## start

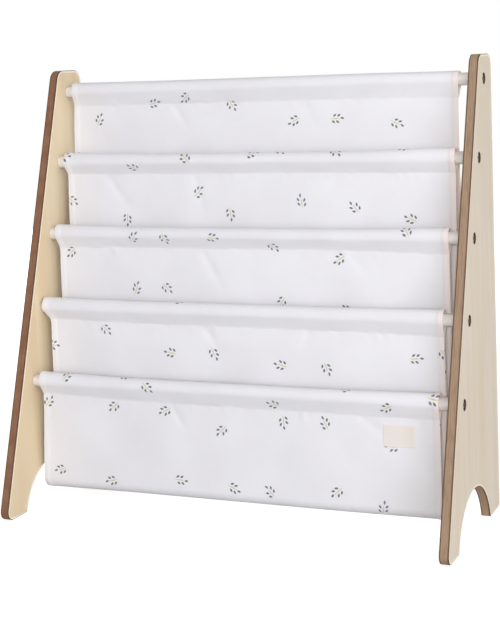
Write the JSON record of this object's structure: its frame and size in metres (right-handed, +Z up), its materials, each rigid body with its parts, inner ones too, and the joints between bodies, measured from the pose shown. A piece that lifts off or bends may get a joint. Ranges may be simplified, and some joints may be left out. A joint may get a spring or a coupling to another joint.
{
  "type": "sling bookshelf",
  "caption": "Low children's bookshelf: two plywood side panels joined by round dowels, with a cloth sling that forms staggered front-facing book pockets.",
  "frame": {"origin": "on the floor, under the middle of the object", "axes": "+X from the left side panel to the right one, seen from the front; +Y from the front to the back; +Z up"},
  "size_m": [0.6, 0.247, 0.58],
  "materials": {
    "birch_plywood": "pale birch faces, smooth and unvarnished, with brown laser-cut edges",
    "dowel_wood": "whitish sanded wood",
    "bolt_steel": "bright plated steel",
    "insert_steel": "zinc-plated steel",
    "canvas": "white cotton canvas with a small scattered leaf-sprig print",
    "label_twill": "cream woven patch, bare"
  },
  "bodies": {
    "root": {"side_panel_left": "birch_plywood", "side_panel_right": "birch_plywood", "dowel_1": "dowel_wood", "sleeve_1": "canvas", "dowel_2": "dowel_wood", "sleeve_2": "canvas", "dowel_3": "dowel_wood", "sleeve_3": "canvas", "dowel_4": "dowel_wood", "sleeve_4": "canvas", "dowel_5": "dowel_wood", "sleeve_5": "canvas", "bolt_left_1": "bolt_steel", "bolt_right_1": "bolt_steel", "bolt_left_2": "bolt_steel", "bolt_right_2": "bolt_steel", "bolt_left_3": "bolt_steel", "bolt_right_3": "bolt_steel", "bolt_left_4": "bolt_steel", "bolt_right_4": "bolt_steel", "bolt_left_5": "bolt_steel", "bolt_right_5": "bolt_steel", "insert_left_1": "insert_steel", "insert_right_1": "insert_steel", "insert_left_2": "insert_steel", "insert_right_2": "insert_steel", "insert_left_3": "insert_steel", "insert_right_3": "insert_steel", "insert_left_4": "insert_steel", "insert_right_4": "insert_steel", "insert_left_5": "insert_steel", "insert_right_5": "insert_steel", "pocket_1": "canvas", "pocket_2": "canvas", "pocket_3": "canvas", "pocket_4": "canvas", "label_patch": "label_twill"}
  },
  "joints": []
}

## end

Task to carry out — Return the material exactly as it stands.

Answer to the exercise —
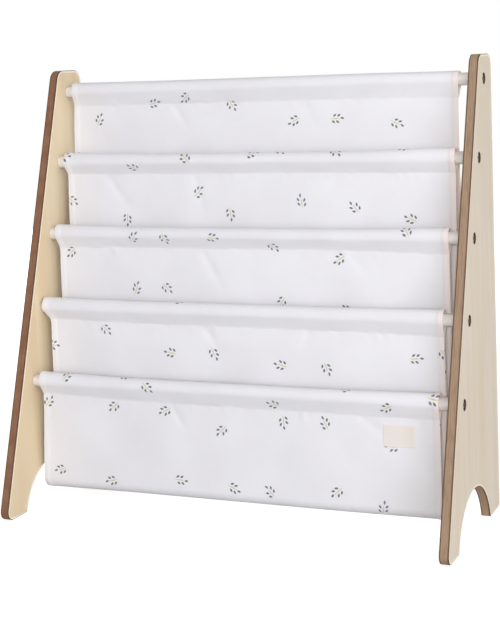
Write the JSON record of this object's structure: its frame and size in metres (right-handed, +Z up), its materials, each rigid body with its parts, inner ones too, and the joints between bodies, measured from the pose shown. A piece that lifts off or bends may get a joint. Ranges may be simplified, and some joints may be left out. A joint may get a spring or a coupling to another joint.
{
  "type": "sling bookshelf",
  "caption": "Low children's bookshelf: two plywood side panels joined by round dowels, with a cloth sling that forms staggered front-facing book pockets.",
  "frame": {"origin": "on the floor, under the middle of the object", "axes": "+X from the left side panel to the right one, seen from the front; +Y from the front to the back; +Z up"},
  "size_m": [0.6, 0.247, 0.58],
  "materials": {
    "birch_plywood": "pale birch faces, smooth and unvarnished, with brown laser-cut edges",
    "dowel_wood": "whitish sanded wood",
    "bolt_steel": "bright plated steel",
    "insert_steel": "zinc-plated steel",
    "canvas": "white cotton canvas with a small scattered leaf-sprig print",
    "label_twill": "cream woven patch, bare"
  },
  "bodies": {
    "root": {"side_panel_left": "birch_plywood", "side_panel_right": "birch_plywood", "dowel_1": "dowel_wood", "sleeve_1": "canvas", "dowel_2": "dowel_wood", "sleeve_2": "canvas", "dowel_3": "dowel_wood", "sleeve_3": "canvas", "dowel_4": "dowel_wood", "sleeve_4": "canvas", "dowel_5": "dowel_wood", "sleeve_5": "canvas", "bolt_left_1": "bolt_steel", "bolt_right_1": "bolt_steel", "bolt_left_2": "bolt_steel", "bolt_right_2": "bolt_steel", "bolt_left_3": "bolt_steel", "bolt_right_3": "bolt_steel", "bolt_left_4": "bolt_steel", "bolt_right_4": "bolt_steel", "bolt_left_5": "bolt_steel", "bolt_right_5": "bolt_steel", "insert_left_1": "insert_steel", "insert_right_1": "insert_steel", "insert_left_2": "insert_steel", "insert_right_2": "insert_steel", "insert_left_3": "insert_steel", "insert_right_3": "insert_steel", "insert_left_4": "insert_steel", "insert_right_4": "insert_steel", "insert_left_5": "insert_steel", "insert_right_5": "insert_steel", "pocket_1": "canvas", "pocket_2": "canvas", "pocket_3": "canvas", "pocket_4": "canvas", "label_patch": "label_twill"}
  },
  "joints": []
}